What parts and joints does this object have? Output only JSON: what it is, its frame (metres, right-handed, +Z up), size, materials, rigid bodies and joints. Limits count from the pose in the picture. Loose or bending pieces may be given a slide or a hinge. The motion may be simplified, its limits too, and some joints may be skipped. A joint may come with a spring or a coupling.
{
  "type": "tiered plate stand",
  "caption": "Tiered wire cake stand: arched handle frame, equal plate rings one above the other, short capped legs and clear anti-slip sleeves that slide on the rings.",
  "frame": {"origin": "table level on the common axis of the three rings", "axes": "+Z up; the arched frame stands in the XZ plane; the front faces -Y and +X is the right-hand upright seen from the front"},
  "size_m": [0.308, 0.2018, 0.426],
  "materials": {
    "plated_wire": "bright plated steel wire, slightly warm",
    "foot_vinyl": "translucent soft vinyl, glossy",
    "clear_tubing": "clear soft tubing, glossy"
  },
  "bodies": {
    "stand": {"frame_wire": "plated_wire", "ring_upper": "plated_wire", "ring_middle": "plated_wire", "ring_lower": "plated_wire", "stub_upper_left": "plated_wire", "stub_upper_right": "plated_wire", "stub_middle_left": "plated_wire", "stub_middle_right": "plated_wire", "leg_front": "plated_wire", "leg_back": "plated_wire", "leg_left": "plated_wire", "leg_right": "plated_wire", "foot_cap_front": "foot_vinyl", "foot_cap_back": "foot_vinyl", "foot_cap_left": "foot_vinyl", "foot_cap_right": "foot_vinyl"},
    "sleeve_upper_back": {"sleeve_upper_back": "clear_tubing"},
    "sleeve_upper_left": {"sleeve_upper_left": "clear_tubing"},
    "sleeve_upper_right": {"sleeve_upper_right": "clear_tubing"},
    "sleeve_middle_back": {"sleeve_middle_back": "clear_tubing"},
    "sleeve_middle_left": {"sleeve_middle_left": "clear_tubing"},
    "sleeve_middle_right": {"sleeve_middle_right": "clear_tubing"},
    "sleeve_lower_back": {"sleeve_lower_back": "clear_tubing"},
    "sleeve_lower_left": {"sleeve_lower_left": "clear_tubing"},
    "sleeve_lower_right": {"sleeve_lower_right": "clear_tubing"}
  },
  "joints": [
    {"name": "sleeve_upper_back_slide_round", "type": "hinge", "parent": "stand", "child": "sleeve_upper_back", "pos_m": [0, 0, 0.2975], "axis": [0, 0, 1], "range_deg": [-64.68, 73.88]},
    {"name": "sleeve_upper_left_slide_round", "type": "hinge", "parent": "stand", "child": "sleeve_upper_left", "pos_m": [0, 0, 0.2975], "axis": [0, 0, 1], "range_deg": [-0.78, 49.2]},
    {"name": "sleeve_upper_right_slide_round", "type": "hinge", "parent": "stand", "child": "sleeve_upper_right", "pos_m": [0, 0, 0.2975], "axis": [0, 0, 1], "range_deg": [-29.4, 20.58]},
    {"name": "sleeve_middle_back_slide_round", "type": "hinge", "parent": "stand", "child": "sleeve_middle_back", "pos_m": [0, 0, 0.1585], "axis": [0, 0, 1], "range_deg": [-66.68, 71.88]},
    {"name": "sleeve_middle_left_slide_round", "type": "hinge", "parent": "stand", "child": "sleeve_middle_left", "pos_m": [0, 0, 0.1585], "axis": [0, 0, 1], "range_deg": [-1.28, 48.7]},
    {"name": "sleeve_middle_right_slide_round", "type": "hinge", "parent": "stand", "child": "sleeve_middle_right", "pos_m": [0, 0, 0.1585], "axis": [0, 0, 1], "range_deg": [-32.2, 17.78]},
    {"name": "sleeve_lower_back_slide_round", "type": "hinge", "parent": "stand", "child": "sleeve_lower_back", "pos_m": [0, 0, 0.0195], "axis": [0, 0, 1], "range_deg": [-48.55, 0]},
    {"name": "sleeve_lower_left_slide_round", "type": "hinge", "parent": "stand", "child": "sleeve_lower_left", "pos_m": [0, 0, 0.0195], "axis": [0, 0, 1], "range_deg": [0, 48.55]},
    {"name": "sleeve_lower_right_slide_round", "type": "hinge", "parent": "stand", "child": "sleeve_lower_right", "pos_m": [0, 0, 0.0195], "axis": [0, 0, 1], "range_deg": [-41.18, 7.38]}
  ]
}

_ _ _ _ _

# WHAT IS ASKED
Take the lines above and retype all of them exactly.

# FULL OUTPUT
What parts and joints does this object have? Output only JSON: what it is, its frame (metres, right-handed, +Z up), size, materials, rigid bodies and joints. Limits count from the pose in the picture. Loose or bending pieces may be given a slide or a hinge. The motion may be simplified, its limits too, and some joints may be skipped. A joint may come with a spring or a coupling.
{
  "type": "tiered plate stand",
  "caption": "Tiered wire cake stand: arched handle frame, equal plate rings one above the other, short capped legs and clear anti-slip sleeves that slide on the rings.",
  "frame": {"origin": "table level on the common axis of the three rings", "axes": "+Z up; the arched frame stands in the XZ plane; the front faces -Y and +X is the right-hand upright seen from the front"},
  "size_m": [0.308, 0.2018, 0.426],
  "materials": {
    "plated_wire": "bright plated steel wire, slightly warm",
    "foot_vinyl": "translucent soft vinyl, glossy",
    "clear_tubing": "clear soft tubing, glossy"
  },
  "bodies": {
    "stand": {"frame_wire": "plated_wire", "ring_upper": "plated_wire", "ring_middle": "plated_wire", "ring_lower": "plated_wire", "stub_upper_left": "plated_wire", "stub_upper_right": "plated_wire", "stub_middle_left": "plated_wire", "stub_middle_right": "plated_wire", "leg_front": "plated_wire", "leg_back": "plated_wire", "leg_left": "plated_wire", "leg_right": "plated_wire", "foot_cap_front": "foot_vinyl", "foot_cap_back": "foot_vinyl", "foot_cap_left": "foot_vinyl", "foot_cap_right": "foot_vinyl"},
    "sleeve_upper_back": {"sleeve_upper_back": "clear_tubing"},
    "sleeve_upper_left": {"sleeve_upper_left": "clear_tubing"},
    "sleeve_upper_right": {"sleeve_upper_right": "clear_tubing"},
    "sleeve_middle_back": {"sleeve_middle_back": "clear_tubing"},
    "sleeve_middle_left": {"sleeve_middle_left": "clear_tubing"},
    "sleeve_middle_right": {"sleeve_middle_right": "clear_tubing"},
    "sleeve_lower_back": {"sleeve_lower_back": "clear_tubing"},
    "sleeve_lower_left": {"sleeve_lower_left": "clear_tubing"},
    "sleeve_lower_right": {"sleeve_lower_right": "clear_tubing"}
  },
  "joints": [
    {"name": "sleeve_upper_back_slide_round", "type": "hinge", "parent": "stand", "child": "sleeve_upper_back", "pos_m": [0, 0, 0.2975], "axis": [0, 0, 1], "range_deg": [-64.68, 73.88]},
    {"name": "sleeve_upper_left_slide_round", "type": "hinge", "parent": "stand", "child": "sleeve_upper_left", "pos_m": [0, 0, 0.2975], "axis": [0, 0, 1], "range_deg": [-0.78, 49.2]},
    {"name": "sleeve_upper_right_slide_round", "type": "hinge", "parent": "stand", "child": "sleeve_upper_right", "pos_m": [0, 0, 0.2975], "axis": [0, 0, 1], "range_deg": [-29.4, 20.58]},
    {"name": "sleeve_middle_back_slide_round", "type": "hinge", "parent": "stand", "child": "sleeve_middle_back", "pos_m": [0, 0, 0.1585], "axis": [0, 0, 1], "range_deg": [-66.68, 71.88]},
    {"name": "sleeve_middle_left_slide_round", "type": "hinge", "parent": "stand", "child": "sleeve_middle_left", "pos_m": [0, 0, 0.1585], "axis": [0, 0, 1], "range_deg": [-1.28, 48.7]},
    {"name": "sleeve_middle_right_slide_round", "type": "hinge", "parent": "stand", "child": "sleeve_middle_right", "pos_m": [0, 0, 0.1585], "axis": [0, 0, 1], "range_deg": [-32.2, 17.78]},
    {"name": "sleeve_lower_back_slide_round", "type": "hinge", "parent": "stand", "child": "sleeve_lower_back", "pos_m": [0, 0, 0.0195], "axis": [0, 0, 1], "range_deg": [-48.55, 0]},
    {"name": "sleeve_lower_left_slide_round", "type": "hinge", "parent": "stand", "child": "sleeve_lower_left", "pos_m": [0, 0, 0.0195], "axis": [0, 0, 1], "range_deg": [0, 48.55]},
    {"name": "sleeve_lower_right_slide_round", "type": "hinge", "parent": "stand", "child": "sleeve_lower_right", "pos_m": [0, 0, 0.0195], "axis": [0, 0, 1], "range_deg": [-41.18, 7.38]}
  ]
}